123- Following God’s Trail – #5
March 1, 1984- More encouragements from my friends!
*Carla called. I was dumbfounded. After I spoke what I felt the Lord had given me for her I felt released in the Spirit– I felt the flow of God through me. The amazing thing was that I had something from the Lord to say to her and SHE called me! [I didn’t record what it was, but noted that: I was obedient and not a ‘people pleaser.’]
*Deb called and gave me: Luke 10:19 Behold, I give you the authority to trample on serpents and scorpions, and over all the power of the enemy, and nothing shall by any means hurt you.
She saw Dan looking up and the Holy Spirit looking down. While we were praying she saw a vision of Dan and I wearing crowns of thorns going through a time of hardship, yet ahead of us there was a road paved with gold.
Also, I felt this was from the Lord, and I was very encouraged:
A Christian music group came to church and the organist was a lady from Japan named Mitchiko. I was flooded with emotion for (Yoshimi’s wife) Mitchiko who we stayed with in Japan.
March 7 –Spent the boys’ nap time praying again about this whole thing. God will either have to work some miracles, fine—or get us on the road in April. I cannot see me traveling 3,000 miles in a car or even on an airplane after the baby is born. I was praying and seeking and weeping, KNOWING I WANT HIS WILL, KNOWING HE GENTLY LEADS THOSE WITH YOUNG. I have 3 young and will have 4. I said, “Where are You in this, Jesus?”
The scripture came to mind: John 15:16 You did not choose Me, but I chose you and appointed you that you should go and bear fruit, and that your fruit should remain, that whatever you ask the Father in My name He may give you.
I am going to go on this scripture and ask Him to be faithful to it and expect Him to be faithful to it and thank Him in advance for being faithful to it. No other hint of doing this has come to me from anywhere–so I think the Spirit breathed it to me. Dan’s heart will have to be changed again. Many things will have to fall into place. All I have to go on is this moment and this scripture.
March 8 –Relinquishment of the whole thing, everything. Great tears and then peace came. God met me.
Dan said Danny & Lynn have two parties interested in their house.
March 9 –I mentioned to Dan living in Cosart’s basement after we sell our house and until we are heading for NY. There would be no power or phone hook-up costs, for one thing. It’s been in my mind as a possibility for a couple of weeks, since we went there for dinner.

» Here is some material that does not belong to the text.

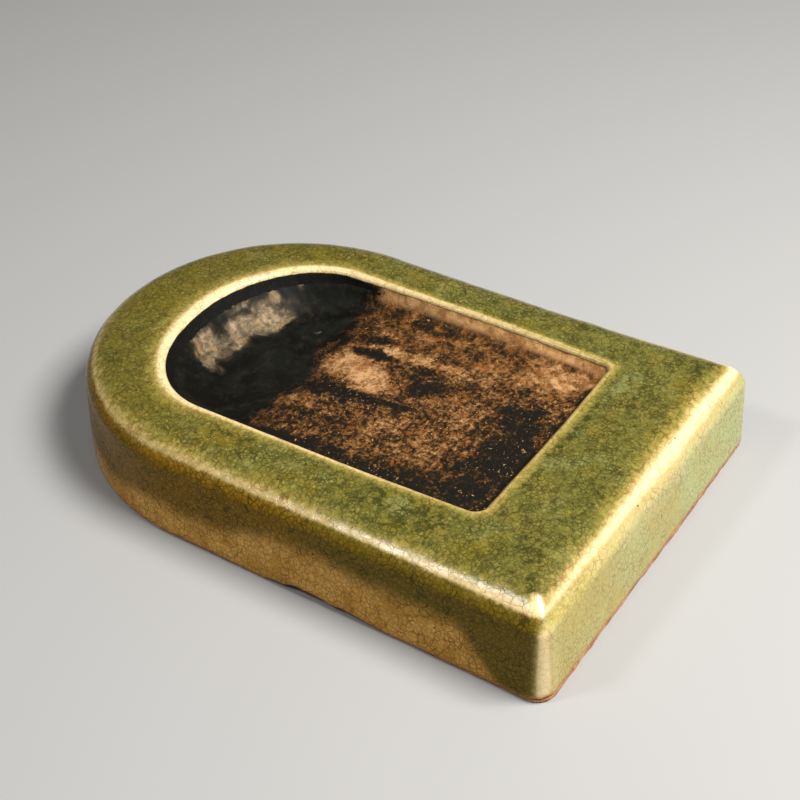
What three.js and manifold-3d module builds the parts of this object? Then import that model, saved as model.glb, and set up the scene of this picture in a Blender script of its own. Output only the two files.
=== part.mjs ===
// A ceramic inkstone for brush calligraphy, flat at one end and round at the other. It is one block
// of fired clay with a well in its top, which falls from a shallow grinding land to a deep ink sea.
// A coat of green glaze covers the rim and the outer walls, and old ink has dried in the sea.
//
// Millimetres, +Z up. The origin is the middle of the footprint, on the plane the block stands on.
// The flat end faces -Y and the round end faces +Y.

import * as THREE from 'three';
import { mergeVertices } from 'three/addons/utils/BufferGeometryUtils.js';
import Module from 'manifold-3d';

// ---- Driving dimensions ----

const LENGTH = 150;
const WIDTH = 98;
const HEIGHT = 24;
const ROUND_END = 52; // length of the half ellipse that closes the plan
const CORNER = 4; // plan radius of the two corners at the flat end
const LEAN = 1; // how far the walls lean in between the glaze's hem and the rim
const EDGE = 5.5; // radius of the rolled edge between the walls and the rim

const GLAZE = 1; // thickness of the glaze
const GAP = 0.3; // clearance between neighbouring solids
const HEM = 1.4; // height of the clay left bare under the glaze

const FOOT_RING = 9; // width of the ring that the block stands on
const FOOT_CHAMFER = 0.6;
const RECESS_DEPTH = 1.8; // how far the underside is cut back inside that ring
const RECESS_CORNER = 8;

const WELL_LENGTH = 97;
const WELL_WIDTH = 60.4;
const WELL_SHIFT = 0.3; // how far the well's middle lies towards the round end
const WELL_ROUND_END = 23;
const WELL_CORNER = 2.8;
const LIP = 0.8; // radius of the edge between the rim and the well's wall
const WALL_DROP = 2.4; // from the rim to where the well's wall starts to curve

const LAND_DEPTH = 3.5; // below the rim, at the flat end
const BROW_DEPTH = 4.6; // below the rim, where the floor starts to fall
const SEA_DEPTH = 9;
const BROW_Y = 2; // the floor falls from here
const SEA_Y = 32; // to here
const SIDE_COVE = 3; // run of the curve between the floor and the walls
const SEA_COVE = 12; // the same at the round end, where the wall is a long slope
const COVE_POWER = 2.2; // how hollow those curves are

const INK = 0.6; // thickness of the dried ink
const INK_SHORE_Y = 14; // where the ink ends on the slope
const INK_SHORE_WAVE = 3; // how far its edge wanders either way
const INK_TOP = 0.45; // how far down the cove its upper edge is, as a share of the cove

// ---- Plans and rings ----

// Every plan is a tongue: a flat end, two round corners, straight sides and a half ellipse.
const blockPlan = {
  halfWidth: WIDTH / 2,
  flatY: -LENGTH / 2,
  roundY: LENGTH / 2,
  roundEnd: ROUND_END,
  corner: CORNER,
};
const wellPlan = {
  halfWidth: WELL_WIDTH / 2,
  flatY: WELL_SHIFT - WELL_LENGTH / 2,
  roundY: WELL_SHIFT + WELL_LENGTH / 2,
  roundEnd: WELL_ROUND_END,
  corner: WELL_CORNER,
};
const footOfWellPlan = {
  halfWidth: wellPlan.halfWidth - SIDE_COVE,
  flatY: wellPlan.flatY + SIDE_COVE,
  roundY: wellPlan.roundY - SEA_COVE,
  roundEnd: WELL_ROUND_END - SIDE_COVE,
  corner: WELL_CORNER,
};

function drawnIn(plan, by) {
  return {
    halfWidth: plan.halfWidth - by,
    flatY: plan.flatY + by,
    roundY: plan.roundY - by,
    roundEnd: plan.roundEnd - by,
    corner: plan.corner * Math.exp(-by / plan.corner),
  };
}

const CORNER_STEPS = 5;
const SIDE_STEPS = 12;
const ROUND_STEPS = 14;

// The plan as points at one height, counter-clockwise from above. All rings have equally many
// points, and each point's mirror image across the YZ plane is as far from the list's other end.
function ring(plan, height) {
  const { halfWidth, flatY, roundY, roundEnd, corner } = plan;
  const shoulderY = roundY - roundEnd;
  const bend = new THREE.EllipseCurve(
    halfWidth - corner, flatY + corner, corner, corner, -Math.PI / 2, 0,
  );
  const side = new THREE.LineCurve(
    new THREE.Vector2(halfWidth, flatY + corner), new THREE.Vector2(halfWidth, shoulderY),
  );
  const crown = new THREE.EllipseCurve(0, shoulderY, halfWidth, roundEnd, 0, Math.PI / 2);
  const half = [
    ...bend.getPoints(CORNER_STEPS),
    ...side.getPoints(SIDE_STEPS).slice(1),
    ...crown.getPoints(ROUND_STEPS).slice(1),
  ].map(({ x, y }) => new THREE.Vector3(x, y, height));
  const mirrored = half.slice(0, -1).reverse().map(({ x, y, z }) => new THREE.Vector3(-x, y, z));
  return [...half, ...mirrored];
}

// A skin through rings of equally many points, facing out when the rings run up the outside and
// down the inside. A loop joins its last ring to its first. Otherwise strips from each point to its
// mirror image close the first ring from below and the last from above.
function loft(rings, isLoop = false) {
  const count = rings[0].length;
  const faces = [];
  const quad = (a, b, c, d) => faces.push(a, b, c, a, c, d);
  const at = (r, i) => (r % rings.length) * count + (i % count);
  const rows = isLoop ? rings.length : rings.length - 1;
  for (let r = 0; r < rows; r++) {
    for (let i = 0; i < count; i++) {
      quad(at(r, i), at(r, i + 1), at(r + 1, i + 1), at(r + 1, i));
    }
  }
  if (!isLoop) {
    const crown = (count - 1) / 2;
    const top = rings.length - 1;
    for (let i = 0; i < crown - 1; i++) {
      quad(at(0, count - 1 - i), at(0, count - 2 - i), at(0, i + 1), at(0, i));
      quad(at(top, i), at(top, i + 1), at(top, count - 2 - i), at(top, count - 1 - i));
    }
    faces.push(at(0, crown + 1), at(0, crown), at(0, crown - 1));
    faces.push(at(top, crown - 1), at(top, crown), at(top, crown + 1));
  }
  const geometry = new THREE.BufferGeometry().setFromPoints(rings.flat());
  geometry.setIndex(faces);
  return geometry;
}

// ---- The outside and the well ----

const EDGE_STEPS = 5;

// Rings up the wall and over the rolled edge, at a depth below the glaze's surface
function outsideRings(depth, bottom) {
  const wallAt = (height, inset) => {
    const lean = LEAN * (height - HEM) / (HEIGHT - HEM);
    return ring(drawnIn(blockPlan, inset + lean), height);
  };
  const rings = [wallAt(bottom, depth)];
  for (let step = 0; step <= EDGE_STEPS; step++) {
    const angle = (step / EDGE_STEPS) * (Math.PI / 2);
    const reach = EDGE - depth;
    rings.push(wallAt(HEIGHT - EDGE + reach * Math.sin(angle), EDGE - reach * Math.cos(angle)));
  }
  return rings;
}

// Rings over the lip, from the rim to the well's wall, at a depth below the glaze's surface
function lipRings(depth) {
  const rim = HEIGHT - depth;
  return [0, 0.5, 1].map((share) => {
    const angle = share * (Math.PI / 2);
    const outward = LIP * (1 - Math.sin(angle));
    return ring(drawnIn(wellPlan, -outward), rim - LIP * (1 - Math.cos(angle)));
  });
}

function floorHeight(y) {
  const land = THREE.MathUtils.mapLinear(y, wellPlan.flatY, BROW_Y, LAND_DEPTH, BROW_DEPTH);
  const fall = THREE.MathUtils.smoothstep(y, BROW_Y, SEA_Y);
  return HEIGHT - THREE.MathUtils.lerp(Math.min(land, BROW_DEPTH), SEA_DEPTH, fall);
}

// One ring of the cove, from share 0 at the wall to share 1 at the floor, lifted off the clay
function coveRing(share, lift = 0) {
  const wall = ring(wellPlan, HEIGHT - WALL_DROP);
  const foot = ring(footOfWellPlan, 0);
  return wall.map((high, i) => {
    const low = foot[i].setZ(floorHeight(foot[i].y));
    const drop = high.z - low.z;
    const inward = low.clone().sub(high).setZ(0);
    const run = inward.length();
    const steepness = COVE_POWER * drop * (1 - share) ** (COVE_POWER - 1);
    const normal = inward.normalize().multiplyScalar(steepness).setZ(run).normalize();
    return high.clone().lerp(low, share)
      .setZ(low.z + drop * (1 - share) ** COVE_POWER)
      .addScaledVector(normal, lift);
  });
}

// ---- Cutting ----

const wasm = await Module();
wasm.setup();

function toManifold(geometry) {
  const bare = geometry.clone().deleteAttribute('normal').deleteAttribute('uv');
  const merged = mergeVertices(bare);
  return new wasm.Manifold(new wasm.Mesh({
    numProp: 3,
    vertProperties: merged.attributes.position.array,
    triVerts: Uint32Array.from(merged.index.array),
  }));
}

function toGeometry(manifold) {
  const { vertProperties, triVerts } = manifold.getMesh();
  const geometry = new THREE.BufferGeometry();
  geometry.setAttribute('position', new THREE.BufferAttribute(vertProperties, 3));
  geometry.setIndex(new THREE.BufferAttribute(triVerts, 1));
  return geometry;
}

// ---- The sub-parts ----

// The solid block: a foot ring round a shallow recess, leaning walls, rolled edge, rim and well
function clayBody() {
  const skin = GLAZE + GAP;
  const recessPlan = { ...drawnIn(blockPlan, skin + FOOT_RING), corner: RECESS_CORNER };
  return loft([
    ring({ ...drawnIn(recessPlan, RECESS_DEPTH), corner: RECESS_CORNER }, RECESS_DEPTH),
    ring(recessPlan, 0),
    ring(drawnIn(blockPlan, skin + FOOT_CHAMFER), 0),
    ...outsideRings(skin, FOOT_CHAMFER),
    ...lipRings(skin),
    ...[0, 0.15, 0.35, 0.6, 1].map((share) => coveRing(share)),
  ]);
}

// The glaze is a shell over the wall, edge and rim, open over the well and over the bare foot
function glazeCoat() {
  const innerLip = ring(wellPlan, HEIGHT - GLAZE);
  return loft([
    ...outsideRings(0, HEM),
    ...lipRings(0),
    innerLip,
    ...outsideRings(GLAZE, HEM).reverse(),
  ], true);
}

// A thin cake of ink over the sea and part of its end wall, ending in a wandering shore
function driedInk() {
  const shares = [1, 0.8, 0.6, INK_TOP];
  const film = loft([
    ...shares.map((share) => coveRing(share, GAP)),
    ...shares.map((share) => coveRing(share, GAP + INK)).reverse(),
  ]);
  const reach = wellPlan.halfWidth;
  const shore = new THREE.SplineCurve([1, -0.4, -1, 0.8, 0].map((wave, i) => new THREE.Vector2(
    reach * (i / 2 - 1), INK_SHORE_Y + INK_SHORE_WAVE * wave,
  )));
  const overSea = new THREE.Shape([
    ...shore.getPoints(16),
    new THREE.Vector2(reach, wellPlan.roundY),
    new THREE.Vector2(-reach, wellPlan.roundY),
  ]);
  const prism = new THREE.ExtrudeGeometry(overSea, { depth: HEIGHT, bevelEnabled: false });
  return toGeometry(toManifold(film).intersect(toManifold(prism)));
}

const glazeMaterial = new THREE.MeshStandardMaterial({ color: 0x7d8348, roughness: 0.2, metalness: 0 });
const clayMaterial = new THREE.MeshStandardMaterial({ color: 0x7a5236, roughness: 0.85, metalness: 0 });
const inkMaterial = new THREE.MeshStandardMaterial({ color: 0x1f2225, roughness: 0.5, metalness: 0 });

function part(name, geometry, material) {
  const mesh = new THREE.Mesh(geometry, material);
  mesh.name = name;
  return mesh;
}

const inkstone = new THREE.Group();
inkstone.add(
  part('clay_body', clayBody(), clayMaterial),
  part('glaze_coat', glazeCoat(), glazeMaterial),
  part('dried_ink', driedInk(), inkMaterial),
);

export default inkstone;
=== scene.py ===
"""The looks of a green-glazed ceramic inkstone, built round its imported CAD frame.

Shapes are worked out in millimetres, in the frame's own axes: the origin is the middle of the
footprint, +Y runs towards the round end and +Z is up. They turn into metres when a mesh is made.
"""

import math
from collections import namedtuple
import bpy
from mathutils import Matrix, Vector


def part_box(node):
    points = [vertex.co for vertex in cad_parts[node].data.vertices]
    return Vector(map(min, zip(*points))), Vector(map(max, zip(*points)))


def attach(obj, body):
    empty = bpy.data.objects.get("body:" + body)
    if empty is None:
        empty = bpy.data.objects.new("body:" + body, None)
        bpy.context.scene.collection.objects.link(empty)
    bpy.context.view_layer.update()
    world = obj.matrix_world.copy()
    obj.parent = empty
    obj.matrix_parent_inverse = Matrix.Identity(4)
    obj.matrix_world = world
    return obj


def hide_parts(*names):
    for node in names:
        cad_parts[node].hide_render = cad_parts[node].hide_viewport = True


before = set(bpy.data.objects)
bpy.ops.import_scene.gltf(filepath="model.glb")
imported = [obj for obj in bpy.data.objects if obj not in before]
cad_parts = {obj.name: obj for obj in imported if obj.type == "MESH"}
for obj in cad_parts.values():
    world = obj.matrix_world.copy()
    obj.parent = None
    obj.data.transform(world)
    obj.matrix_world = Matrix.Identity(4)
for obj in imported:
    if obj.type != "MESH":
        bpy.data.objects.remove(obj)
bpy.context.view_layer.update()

from types import SimpleNamespace

import bmesh
import bpy
import numpy as np
from mathutils import Matrix, Vector, noise

MM = 0.001

# ---- Driving dimensions, in millimetres ----

glaze_low, glaze_high = (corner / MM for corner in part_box("glaze_coat"))
LENGTH = glaze_high.y - glaze_low.y
WIDTH = glaze_high.x - glaze_low.x
HEIGHT = glaze_high.z
FOOT_RING = 10.3  # from the outside wall to the recess in the underside

# bow: how far the sides swell at their middle; taper: how much wider each side is at the flat end;
# shift: how far the plan stands off the block's middle line
Plan = namedtuple("Plan", "half_width flat_y round_y round_end corner bow taper shift")
BLOCK = Plan(WIDTH / 2, -LENGTH / 2, LENGTH / 2, 52, 3.7, -0.7, 0, 0)
WELL = Plan(30.2, -48.0, 49.0, 24, 2.8, 0.4, -0.7, 0.7)
WELL_FOOT = Plan(26.4, -45.0, 36.0, 20, 3.6, 0.4, -0.7, 0.4)
RECESS = Plan(WIDTH / 2 - FOOT_RING, FOOT_RING - LENGTH / 2, LENGTH / 2 - FOOT_RING, 42, 8, 0, 0, 0)

LEAN = 1.0  # how far the walls lean in between the hem and the rim
EDGE_REACH = 8.0  # how far the rolled edge between the wall and the rim reaches in
EDGE_DROP = 6.5  # and how far down
LIP = 1.2  # radius of the edge between the rim and the well
HEM = 1.0  # height from which the walls lean
GLAZE = 1.0  # thickness of the glaze
CLAY_DEPTH = 1.3  # from the glaze's surface to the clay
FOOT_INSET = 0.25  # how far the bare foot stands back from the glaze's surface
RECESS_DEPTH = 1.8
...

Jackie S reminded me how immediately good I felt after Mark was born. I’ve had much faster recuperation each time, and a much better attitude. Praise the Lord. I am sure this good attitude and physical energy was because of the increase of prayer and support from church friends that we had at this time in our lives. There is no substitute for the fellowship and support of the body of Christ.
March 13 – D&Lynn decided not to buy our house! It’s okay.
March 15 –Mark’s birthday. We were able to make our $1,131,26 interest payment. Praise God.
March 18 –Dan said he does feel anxious to find a buyer and get on with those things that are ahead, especially his trip to NY to visit the school and a trip for us all to visit my folks.
March 23 – We decided to tithe by faith; Dan paid two very important bills and we had no money for food till Wed or Thurs. Then Dan found $69 in the business account! Money for gas, stamps, oil for car, and food! We know Jesus knew when we’d need that money!
March 28 –I have not been faithful at writing at all!
March 30 –Catsup and cornmeal and flour—gone. Thinking not to replace them since moving is imminent. Carol agreed. Only God knows and He’s not telling!!